Итак, Реформация оказывается не единственным вариантом религиозной трансформации традиционного общества в условиях «городской революции». Другой выход предлагает Контрреформация - приспособление институтов старого аграрно-сословного общества к новой ситуации, рожденной распадом старых социальных связей. Контрреформация - это эпоха, когда общество судорожно пытается создать «нового человека» с помощью возвращения к старым идеалам. Таковой Контрреформацией было торжество конфуцианства в Китае или же период возникновения религии Бхагавад-гиты в Индии. Согласно Цымбурскому, после краха большевистской «городской революции» Россия обречена на ту или иную версию Контрреформации. Весь вопрос в том, какой она может быть.

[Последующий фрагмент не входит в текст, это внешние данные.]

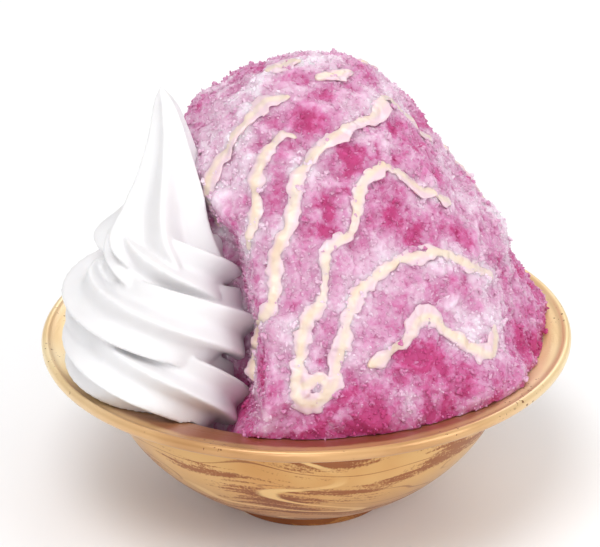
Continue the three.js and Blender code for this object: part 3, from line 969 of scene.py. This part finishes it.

В отличие от демократической Реформации, Контрреформация предлагает человеку новой «городской» эпохи частичную реабилитацию авторитета и иерархии. Наиболее неприятным вариантом нашего цивилизационного развития была бы та ситуация, когда верхушка общества отъединялась бы от населения какими-то символическими культурными барьерами - условно говоря, когда правящее сословие выделяло себя за счет приобщенности к ценностям глобального общежития. Наилучшим же вариантом Контрреформации стало бы движение городского класса в союзе с национально-ориентированным предпринимательством, которое могло бы перенастроить «режим на домашние цивилизационные задачи, понимаемые в манере «либерального славянофильства»». Цымбурский в цитируемой статье о «городской революции», а потом еще в целом ряде текстов подробно разбирает возможную программу «русской Контрреформации». Но, главное, может быть, остается недосказанным: именно то, что Контрреформация позволяет вновь связать «партию жизни» некоей ценностной программой, только отсылающей уже не к постимперскому будущему, но к доимперскому прошлому России. Иными словами, к эпохе XVI-XVII веков, еще пронизанной грезами об уединенном от истории Третьем Риме или же об ушедшем под воду граде Китеже.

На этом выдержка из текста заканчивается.